Gut möglich, dass Leone sein Faible für den extremen Ausdruck von seinen Eltern geerbt hat: Mutter und Vater waren Schauspieler in der Stummfilmära, der Vater schliesslich auch Regisseur. Tatsächlich macht es den Anschein, als hätte sich der Sohn die für den Stummfilm so typischen Stilisierungen gänzlich anverwandelt, um sie dann in seinen Filmen noch zu potenzieren. In den Studios der Cinecittà der fünfziger Jahre lernt er als Assistent bei amerikanischen Monumentalfilmen wie «Helen of Troy» oder «Ben Hur», wie man bigger than life dreht, ehe er 1961 mit dem Monumentalspektakel «Il Colosso di Rodi» schliesslich sein Debüt abliefert. Danach wagt er sich an den Western, jenes Genre, das von Stilisierungen lebt wie kein anderes.
Rohe Bildgewalt
Pathosformeln, so hat der Kunsthistoriker Aby Warburg jene zu ikonischen Bildern geronnenen Affektdarstellungen genannt, welche durch die gesamte Kunstgeschichte hindurch immer wiederkehren. Und aus Pathosformeln sind Leones Western gemacht: die zugekniffenen Augen des Revolvermannes; der Zigarillo festgebissen im Mundwinkel; die qualvoll gereckten Hälse von Lynch-Opfern und deren auf der Spitze stehenden Füsse, die verzweifelt Halt suchen.

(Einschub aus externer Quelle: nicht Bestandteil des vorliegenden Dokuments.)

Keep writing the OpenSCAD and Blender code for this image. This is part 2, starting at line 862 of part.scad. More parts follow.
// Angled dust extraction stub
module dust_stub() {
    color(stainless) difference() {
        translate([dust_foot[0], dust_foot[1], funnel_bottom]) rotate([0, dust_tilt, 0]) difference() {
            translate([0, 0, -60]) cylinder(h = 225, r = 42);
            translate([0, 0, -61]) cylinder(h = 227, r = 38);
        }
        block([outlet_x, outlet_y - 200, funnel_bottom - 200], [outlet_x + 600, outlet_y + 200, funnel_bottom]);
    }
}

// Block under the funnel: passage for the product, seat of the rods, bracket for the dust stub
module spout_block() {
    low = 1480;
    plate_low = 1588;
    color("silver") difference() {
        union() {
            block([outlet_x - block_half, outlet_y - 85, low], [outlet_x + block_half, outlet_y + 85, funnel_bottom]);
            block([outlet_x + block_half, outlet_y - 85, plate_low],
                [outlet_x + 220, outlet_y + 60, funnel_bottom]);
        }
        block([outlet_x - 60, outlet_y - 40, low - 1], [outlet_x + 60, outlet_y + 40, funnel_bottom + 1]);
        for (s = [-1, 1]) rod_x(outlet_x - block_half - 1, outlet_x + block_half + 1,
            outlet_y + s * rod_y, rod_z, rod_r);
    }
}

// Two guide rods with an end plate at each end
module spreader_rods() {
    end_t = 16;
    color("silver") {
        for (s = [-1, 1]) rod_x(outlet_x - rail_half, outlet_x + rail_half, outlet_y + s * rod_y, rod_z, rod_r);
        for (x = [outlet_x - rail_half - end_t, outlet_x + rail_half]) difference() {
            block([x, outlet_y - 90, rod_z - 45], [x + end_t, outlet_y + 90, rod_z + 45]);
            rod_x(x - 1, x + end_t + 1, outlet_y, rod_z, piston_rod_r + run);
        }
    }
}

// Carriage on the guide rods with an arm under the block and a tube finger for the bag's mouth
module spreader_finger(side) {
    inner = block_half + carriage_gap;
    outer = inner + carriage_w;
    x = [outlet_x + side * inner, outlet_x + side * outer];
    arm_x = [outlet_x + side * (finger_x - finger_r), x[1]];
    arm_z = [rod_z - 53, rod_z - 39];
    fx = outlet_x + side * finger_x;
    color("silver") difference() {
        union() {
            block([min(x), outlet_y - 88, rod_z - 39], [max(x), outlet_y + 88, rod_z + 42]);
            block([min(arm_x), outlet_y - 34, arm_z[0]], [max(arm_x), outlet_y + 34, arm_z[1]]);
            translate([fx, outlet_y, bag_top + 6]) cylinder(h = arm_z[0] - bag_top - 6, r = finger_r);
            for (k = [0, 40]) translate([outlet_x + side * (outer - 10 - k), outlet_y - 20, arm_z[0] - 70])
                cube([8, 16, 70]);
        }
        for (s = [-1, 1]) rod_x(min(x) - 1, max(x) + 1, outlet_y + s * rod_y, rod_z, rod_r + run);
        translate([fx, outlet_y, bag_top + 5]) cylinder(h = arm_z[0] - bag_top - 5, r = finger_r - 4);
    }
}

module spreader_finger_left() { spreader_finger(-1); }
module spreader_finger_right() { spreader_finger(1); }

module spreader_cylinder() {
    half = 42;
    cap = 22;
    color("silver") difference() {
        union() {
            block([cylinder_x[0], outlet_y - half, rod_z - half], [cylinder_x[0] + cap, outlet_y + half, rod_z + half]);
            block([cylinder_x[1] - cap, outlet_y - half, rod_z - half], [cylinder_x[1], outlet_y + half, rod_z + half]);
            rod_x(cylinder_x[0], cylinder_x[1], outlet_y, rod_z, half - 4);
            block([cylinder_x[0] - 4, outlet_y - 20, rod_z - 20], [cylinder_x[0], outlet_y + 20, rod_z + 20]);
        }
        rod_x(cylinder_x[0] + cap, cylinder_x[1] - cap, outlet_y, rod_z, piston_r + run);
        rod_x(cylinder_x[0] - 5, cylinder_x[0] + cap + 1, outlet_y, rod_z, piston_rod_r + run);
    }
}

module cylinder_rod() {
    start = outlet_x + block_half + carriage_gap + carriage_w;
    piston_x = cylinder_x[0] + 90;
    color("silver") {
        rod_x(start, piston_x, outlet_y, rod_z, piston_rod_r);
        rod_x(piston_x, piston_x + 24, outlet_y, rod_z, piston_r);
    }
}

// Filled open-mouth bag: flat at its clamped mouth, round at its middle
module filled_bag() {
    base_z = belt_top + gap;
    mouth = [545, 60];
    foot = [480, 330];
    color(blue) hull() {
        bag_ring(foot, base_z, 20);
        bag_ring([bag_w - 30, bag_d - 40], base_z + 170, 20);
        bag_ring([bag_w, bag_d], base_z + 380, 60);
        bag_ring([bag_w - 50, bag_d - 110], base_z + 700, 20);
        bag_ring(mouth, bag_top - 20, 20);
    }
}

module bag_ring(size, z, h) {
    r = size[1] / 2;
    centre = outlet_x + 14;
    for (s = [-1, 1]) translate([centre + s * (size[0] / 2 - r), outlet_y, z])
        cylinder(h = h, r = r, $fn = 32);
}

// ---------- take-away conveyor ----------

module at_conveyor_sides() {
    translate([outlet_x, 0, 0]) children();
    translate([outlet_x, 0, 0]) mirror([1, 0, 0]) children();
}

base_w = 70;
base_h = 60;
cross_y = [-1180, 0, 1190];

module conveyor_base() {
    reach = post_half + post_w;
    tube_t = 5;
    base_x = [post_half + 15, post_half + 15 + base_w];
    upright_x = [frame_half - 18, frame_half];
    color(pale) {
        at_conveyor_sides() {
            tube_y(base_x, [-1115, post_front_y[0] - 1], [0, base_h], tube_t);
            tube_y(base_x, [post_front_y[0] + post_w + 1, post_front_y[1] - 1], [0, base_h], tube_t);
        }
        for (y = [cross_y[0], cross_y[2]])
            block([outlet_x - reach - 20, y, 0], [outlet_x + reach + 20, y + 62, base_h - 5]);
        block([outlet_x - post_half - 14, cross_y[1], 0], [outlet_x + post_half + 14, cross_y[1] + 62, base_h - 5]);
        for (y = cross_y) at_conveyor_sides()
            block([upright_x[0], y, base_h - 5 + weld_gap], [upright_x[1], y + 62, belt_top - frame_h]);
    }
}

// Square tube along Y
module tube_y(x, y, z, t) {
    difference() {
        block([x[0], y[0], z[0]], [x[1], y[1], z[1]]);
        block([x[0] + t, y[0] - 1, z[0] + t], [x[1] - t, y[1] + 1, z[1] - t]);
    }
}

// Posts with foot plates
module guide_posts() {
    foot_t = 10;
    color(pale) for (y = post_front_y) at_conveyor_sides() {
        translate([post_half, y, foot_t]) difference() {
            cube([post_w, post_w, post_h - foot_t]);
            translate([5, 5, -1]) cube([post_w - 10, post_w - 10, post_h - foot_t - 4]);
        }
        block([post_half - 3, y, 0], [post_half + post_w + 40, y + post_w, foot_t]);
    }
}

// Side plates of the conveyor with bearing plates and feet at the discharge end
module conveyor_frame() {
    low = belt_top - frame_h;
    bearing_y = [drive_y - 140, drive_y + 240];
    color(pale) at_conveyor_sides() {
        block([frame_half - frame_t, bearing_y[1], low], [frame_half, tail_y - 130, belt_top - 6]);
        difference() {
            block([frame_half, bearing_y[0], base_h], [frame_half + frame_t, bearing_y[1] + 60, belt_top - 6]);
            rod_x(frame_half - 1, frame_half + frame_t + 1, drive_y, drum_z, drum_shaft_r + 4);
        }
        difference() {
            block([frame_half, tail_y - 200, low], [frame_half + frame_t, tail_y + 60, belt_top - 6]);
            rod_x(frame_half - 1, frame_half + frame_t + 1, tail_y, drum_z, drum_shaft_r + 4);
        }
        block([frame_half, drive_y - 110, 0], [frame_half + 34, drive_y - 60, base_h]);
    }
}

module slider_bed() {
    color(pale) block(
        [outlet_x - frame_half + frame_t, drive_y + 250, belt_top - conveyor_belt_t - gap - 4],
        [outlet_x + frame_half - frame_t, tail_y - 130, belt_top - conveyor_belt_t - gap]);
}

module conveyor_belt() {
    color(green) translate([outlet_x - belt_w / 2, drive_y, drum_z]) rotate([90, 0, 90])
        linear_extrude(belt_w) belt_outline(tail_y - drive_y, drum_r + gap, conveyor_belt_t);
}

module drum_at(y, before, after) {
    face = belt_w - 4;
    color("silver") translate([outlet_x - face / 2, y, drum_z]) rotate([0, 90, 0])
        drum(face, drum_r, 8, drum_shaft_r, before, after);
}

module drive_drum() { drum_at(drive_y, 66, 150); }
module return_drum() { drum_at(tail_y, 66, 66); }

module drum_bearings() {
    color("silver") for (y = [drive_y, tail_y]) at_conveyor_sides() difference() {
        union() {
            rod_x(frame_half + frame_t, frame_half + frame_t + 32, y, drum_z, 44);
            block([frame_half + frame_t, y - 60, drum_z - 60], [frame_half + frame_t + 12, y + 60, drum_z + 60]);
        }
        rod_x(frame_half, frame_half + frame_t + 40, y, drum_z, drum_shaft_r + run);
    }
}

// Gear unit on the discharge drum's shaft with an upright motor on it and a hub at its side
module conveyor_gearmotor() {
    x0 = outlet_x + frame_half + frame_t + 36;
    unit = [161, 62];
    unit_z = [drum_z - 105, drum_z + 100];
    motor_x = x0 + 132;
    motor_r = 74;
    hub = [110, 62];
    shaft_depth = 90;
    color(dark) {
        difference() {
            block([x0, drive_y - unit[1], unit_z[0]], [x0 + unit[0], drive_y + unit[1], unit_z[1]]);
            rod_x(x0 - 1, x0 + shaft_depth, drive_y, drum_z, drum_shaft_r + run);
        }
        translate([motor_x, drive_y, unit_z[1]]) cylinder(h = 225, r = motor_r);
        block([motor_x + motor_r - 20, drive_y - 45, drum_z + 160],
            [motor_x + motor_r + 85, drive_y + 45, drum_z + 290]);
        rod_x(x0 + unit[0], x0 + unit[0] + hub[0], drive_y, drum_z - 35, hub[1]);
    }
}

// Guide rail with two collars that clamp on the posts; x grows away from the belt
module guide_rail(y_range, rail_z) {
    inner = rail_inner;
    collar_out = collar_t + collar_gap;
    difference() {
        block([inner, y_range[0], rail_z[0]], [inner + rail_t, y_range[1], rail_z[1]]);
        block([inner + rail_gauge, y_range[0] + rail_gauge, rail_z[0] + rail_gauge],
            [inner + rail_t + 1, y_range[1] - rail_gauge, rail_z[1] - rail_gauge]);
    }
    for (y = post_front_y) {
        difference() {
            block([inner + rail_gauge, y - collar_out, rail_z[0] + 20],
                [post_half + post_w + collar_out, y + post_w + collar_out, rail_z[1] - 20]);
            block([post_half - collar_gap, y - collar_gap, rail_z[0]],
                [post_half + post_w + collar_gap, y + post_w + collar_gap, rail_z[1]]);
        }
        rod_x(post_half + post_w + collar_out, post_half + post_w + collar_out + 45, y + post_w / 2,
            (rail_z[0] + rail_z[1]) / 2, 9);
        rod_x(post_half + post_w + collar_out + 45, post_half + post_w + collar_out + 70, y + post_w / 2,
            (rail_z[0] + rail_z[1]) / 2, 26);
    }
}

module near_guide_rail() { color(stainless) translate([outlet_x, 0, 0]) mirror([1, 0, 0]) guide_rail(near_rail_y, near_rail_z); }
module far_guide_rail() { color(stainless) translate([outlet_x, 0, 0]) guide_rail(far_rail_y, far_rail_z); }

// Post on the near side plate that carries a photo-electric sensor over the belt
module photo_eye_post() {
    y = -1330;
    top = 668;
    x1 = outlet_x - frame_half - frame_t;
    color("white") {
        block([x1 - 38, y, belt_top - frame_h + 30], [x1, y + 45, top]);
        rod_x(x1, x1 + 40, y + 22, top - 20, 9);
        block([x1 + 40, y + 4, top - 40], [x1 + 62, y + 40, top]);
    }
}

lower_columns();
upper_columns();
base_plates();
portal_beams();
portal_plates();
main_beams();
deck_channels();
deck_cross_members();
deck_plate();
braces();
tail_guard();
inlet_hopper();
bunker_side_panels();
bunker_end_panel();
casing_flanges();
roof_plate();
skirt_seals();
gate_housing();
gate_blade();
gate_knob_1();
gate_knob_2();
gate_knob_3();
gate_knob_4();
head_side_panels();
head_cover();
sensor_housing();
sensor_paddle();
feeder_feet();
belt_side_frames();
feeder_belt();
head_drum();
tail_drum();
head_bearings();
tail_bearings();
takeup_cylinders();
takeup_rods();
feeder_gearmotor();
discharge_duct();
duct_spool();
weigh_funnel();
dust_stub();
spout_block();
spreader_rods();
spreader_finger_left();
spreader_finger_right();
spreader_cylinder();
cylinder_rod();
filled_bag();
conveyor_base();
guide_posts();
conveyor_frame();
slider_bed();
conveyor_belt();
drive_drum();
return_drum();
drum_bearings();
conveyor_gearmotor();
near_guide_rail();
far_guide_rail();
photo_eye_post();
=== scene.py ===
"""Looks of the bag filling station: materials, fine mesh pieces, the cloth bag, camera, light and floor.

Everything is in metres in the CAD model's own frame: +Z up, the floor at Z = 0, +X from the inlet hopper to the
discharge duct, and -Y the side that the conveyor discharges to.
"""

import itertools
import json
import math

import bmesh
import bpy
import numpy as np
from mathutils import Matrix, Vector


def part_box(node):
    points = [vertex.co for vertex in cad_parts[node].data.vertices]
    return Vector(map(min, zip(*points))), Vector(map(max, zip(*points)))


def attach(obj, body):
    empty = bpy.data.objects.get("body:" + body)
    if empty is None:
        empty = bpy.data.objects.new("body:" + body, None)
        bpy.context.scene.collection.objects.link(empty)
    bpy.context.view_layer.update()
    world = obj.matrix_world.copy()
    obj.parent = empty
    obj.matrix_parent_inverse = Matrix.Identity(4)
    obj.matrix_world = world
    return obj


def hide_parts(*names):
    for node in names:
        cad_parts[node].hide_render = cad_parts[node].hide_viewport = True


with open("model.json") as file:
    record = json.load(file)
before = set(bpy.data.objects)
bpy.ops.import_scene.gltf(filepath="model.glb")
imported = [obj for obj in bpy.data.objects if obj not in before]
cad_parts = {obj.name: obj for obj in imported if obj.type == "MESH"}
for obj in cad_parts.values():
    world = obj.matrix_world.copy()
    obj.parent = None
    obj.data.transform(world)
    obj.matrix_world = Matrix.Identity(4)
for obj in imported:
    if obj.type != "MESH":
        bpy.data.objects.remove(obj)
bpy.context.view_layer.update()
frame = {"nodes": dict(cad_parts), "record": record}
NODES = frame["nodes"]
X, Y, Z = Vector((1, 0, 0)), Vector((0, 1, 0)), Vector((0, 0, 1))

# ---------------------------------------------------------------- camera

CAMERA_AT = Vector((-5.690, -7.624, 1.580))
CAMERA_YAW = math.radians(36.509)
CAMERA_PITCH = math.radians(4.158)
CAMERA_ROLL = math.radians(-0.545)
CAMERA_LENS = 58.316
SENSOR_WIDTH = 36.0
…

Unentwegt wiederholt Leone solche Pathosformeln des Leidens und der Gewalt, wiederholt sie im einzelnen Film, aber auch im Verlauf seines Werkes, um sie zu immer noch potenteren Szenen zu destillieren. Wenn in «For a Few Dollars More» Kopfgeldjäger und Schurke im Steinkreis zum Duell antreten, kehrt die Situation in «The Good, the Bad and the Ugly» wieder, nur dass der Kreis noch grösser ist und es nicht mehr zwei, sondern drei Kontrahenten sind.
Und immer dabei, als weitere Potenzierung, der grandiose Sound Ennio Morricones, der für alle Filme Leones die Musik geschrieben hat. «Horse Opera» haben amerikanische Kritiker die Italo-Western despektierlich genannt, zugleich irritiert und eifersüchtig, dass ausgerechnet in Italien das amerikanischste aller Genres seine Apotheose finden sollte.
Doch der Hinweis auf die Oper ist treffend. So wie die Oper vor maximaler Theatralik nicht zurückschreckt, sondern diese mit aller Aufbietung von orchestraler Wucht immer noch verstärken will, so sind auch Leones Filme Opern des Kinos, wo Arien von Pistolen gesungen werden oder von der Mundharmonika des stummen Mannes aus «Once Upon a Time in the West». Es sind dies Filme, die zu zerspringen scheinen in ihrem Exzess der Bilder und Töne, die explodieren, so wie die mit kurzer Lunte abgebrannten Dynamitstangen im Film «Duck, you Sucker».
Am wahnwitzigen Höhepunkt von «The Good, the Bad and the Ugly» sehen wir zu, wie der gierige Eli Wallach auf der Suche nach dem versteckten Gold über ein endloses Gräberfeld springt. Immer wilder rast der Verzweifelte zwischen den Kreuzen dahin und reisst die Kamera mit, bis der Hintergrund verschwimmt zu einem einzigen Farbstrom. Und wir sehen zu, umgehauen von der schieren Wucht des Mediums. Im Taumel von Leones Bildern öffnet das Kino seine Deckung und zeigt sich uns als das, was es letztlich ist: nichts als kinetische Energie, rohe Gewalt, die uns ins Auge schiesst.
© Johannes Binotto
Zürich, Filmpodium (Nüschelerstr. 11), 1. 4. bis 15. 5.